:: What you are asked to do ::
Can all of these lines be returned exactly?

:: Material supplied ::

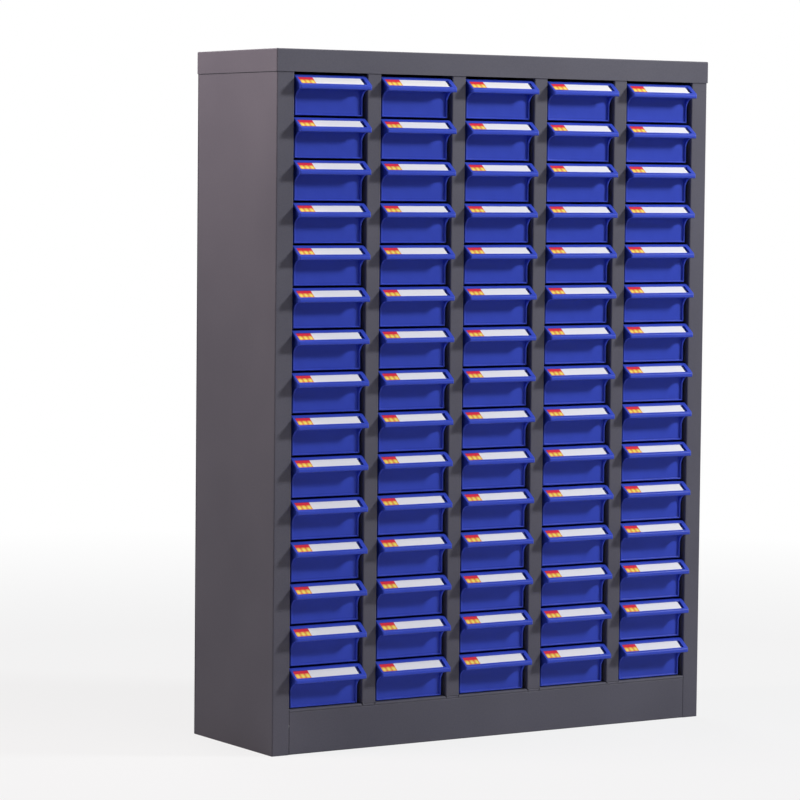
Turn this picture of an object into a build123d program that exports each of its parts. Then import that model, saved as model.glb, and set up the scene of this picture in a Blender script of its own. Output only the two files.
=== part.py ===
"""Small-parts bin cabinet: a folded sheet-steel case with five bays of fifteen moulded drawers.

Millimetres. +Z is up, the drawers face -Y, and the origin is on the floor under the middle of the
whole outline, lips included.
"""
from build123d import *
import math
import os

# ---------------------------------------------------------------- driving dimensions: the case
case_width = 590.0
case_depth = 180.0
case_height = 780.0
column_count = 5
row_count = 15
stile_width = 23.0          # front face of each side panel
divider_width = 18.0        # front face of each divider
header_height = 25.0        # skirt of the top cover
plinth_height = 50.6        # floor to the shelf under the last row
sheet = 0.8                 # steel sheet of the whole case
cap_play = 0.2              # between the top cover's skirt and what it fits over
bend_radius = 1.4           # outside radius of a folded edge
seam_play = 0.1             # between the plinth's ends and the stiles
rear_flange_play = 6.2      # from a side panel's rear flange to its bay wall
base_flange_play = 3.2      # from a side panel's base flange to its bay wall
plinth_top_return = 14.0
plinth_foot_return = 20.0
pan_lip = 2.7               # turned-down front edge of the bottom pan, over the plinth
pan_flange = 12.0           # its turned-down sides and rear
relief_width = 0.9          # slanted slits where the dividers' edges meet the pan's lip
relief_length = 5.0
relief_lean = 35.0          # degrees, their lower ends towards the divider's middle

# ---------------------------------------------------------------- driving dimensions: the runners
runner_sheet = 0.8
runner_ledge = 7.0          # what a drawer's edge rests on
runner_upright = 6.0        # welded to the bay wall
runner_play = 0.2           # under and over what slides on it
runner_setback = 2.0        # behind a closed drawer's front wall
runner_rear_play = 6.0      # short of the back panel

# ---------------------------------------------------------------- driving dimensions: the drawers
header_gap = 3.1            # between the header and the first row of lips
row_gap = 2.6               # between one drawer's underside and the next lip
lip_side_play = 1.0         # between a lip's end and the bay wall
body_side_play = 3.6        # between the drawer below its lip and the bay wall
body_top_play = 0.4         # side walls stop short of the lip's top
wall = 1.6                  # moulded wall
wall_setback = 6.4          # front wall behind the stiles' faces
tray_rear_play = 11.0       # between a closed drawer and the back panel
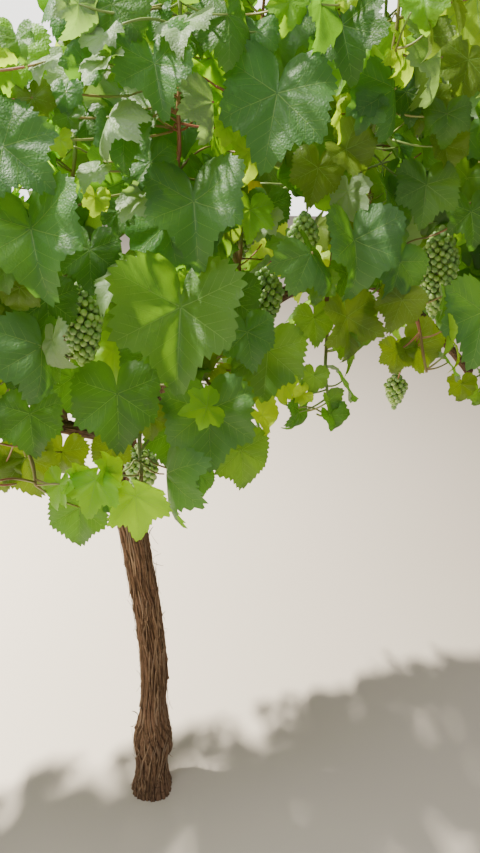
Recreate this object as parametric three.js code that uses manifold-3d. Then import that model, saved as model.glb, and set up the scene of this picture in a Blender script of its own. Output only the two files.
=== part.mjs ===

:: Complete answer ::
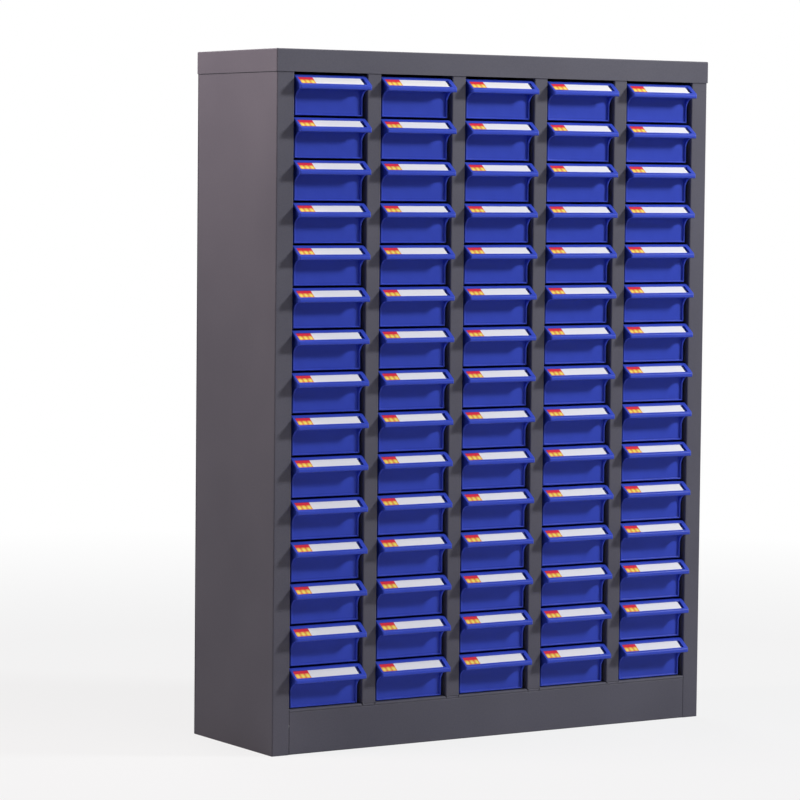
Turn this picture of an object into a build123d program that exports each of its parts. Then import that model, saved as model.glb, and set up the scene of this picture in a Blender script of its own. Output only the two files.
=== part.py ===
"""Small-parts bin cabinet: a folded sheet-steel case with five bays of fifteen moulded drawers.

Millimetres. +Z is up, the drawers face -Y, and the origin is on the floor under the middle of the
whole outline, lips included.
"""
from build123d import *
import math
import os

# ---------------------------------------------------------------- driving dimensions: the case
case_width = 590.0
case_depth = 180.0
case_height = 780.0
column_count = 5
row_count = 15
stile_width = 23.0          # front face of each side panel
divider_width = 18.0        # front face of each divider
header_height = 25.0        # skirt of the top cover
plinth_height = 50.6        # floor to the shelf under the last row
sheet = 0.8                 # steel sheet of the whole case
cap_play = 0.2              # between the top cover's skirt and what it fits over
bend_radius = 1.4           # outside radius of a folded edge
seam_play = 0.1             # between the plinth's ends and the stiles
rear_flange_play = 6.2      # from a side panel's rear flange to its bay wall
base_flange_play = 3.2      # from a side panel's base flange to its bay wall
plinth_top_return = 14.0
plinth_foot_return = 20.0
pan_lip = 2.7               # turned-down front edge of the bottom pan, over the plinth
pan_flange = 12.0           # its turned-down sides and rear
relief_width = 0.9          # slanted slits where the dividers' edges meet the pan's lip
relief_length = 5.0
relief_lean = 35.0          # degrees, their lower ends towards the divider's middle

# ---------------------------------------------------------------- driving dimensions: the runners
runner_sheet = 0.8
runner_ledge = 7.0          # what a drawer's edge rests on
runner_upright = 6.0        # welded to the bay wall
runner_play = 0.2           # under and over what slides on it
runner_setback = 2.0        # behind a closed drawer's front wall
runner_rear_play = 6.0      # short of the back panel

# ---------------------------------------------------------------- driving dimensions: the drawers
header_gap = 3.1            # between the header and the first row of lips
row_gap = 2.6               # between one drawer's underside and the next lip
lip_side_play = 1.0         # between a lip's end and the bay wall
body_side_play = 3.6        # between the drawer below its lip and the bay wall
body_top_play = 0.4         # side walls stop short of the lip's top
wall = 1.6                  # moulded wall
wall_setback = 6.4          # front wall behind the stiles' faces
tray_rear_play = 11.0       # between a closed drawer and the back panel
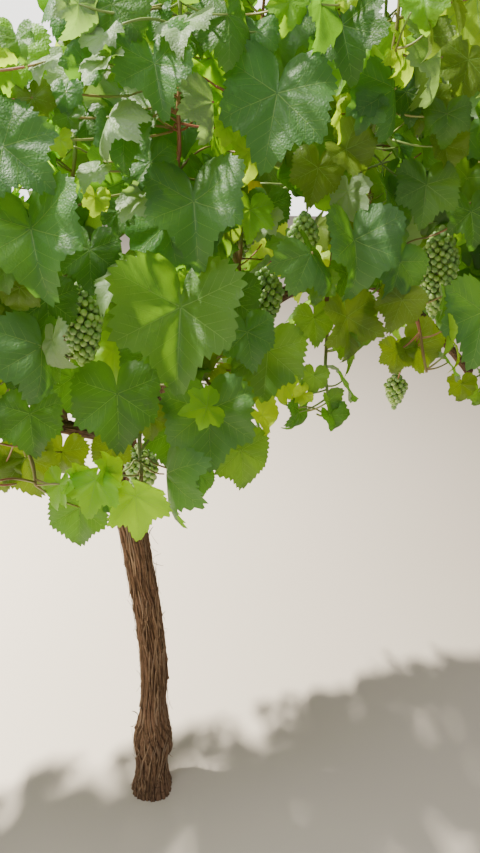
Recreate this object as parametric three.js code that uses manifold-3d. Then import that model, saved as model.glb, and set up the scene of this picture in a Blender script of its own. Output only the two files.
=== part.mjs ===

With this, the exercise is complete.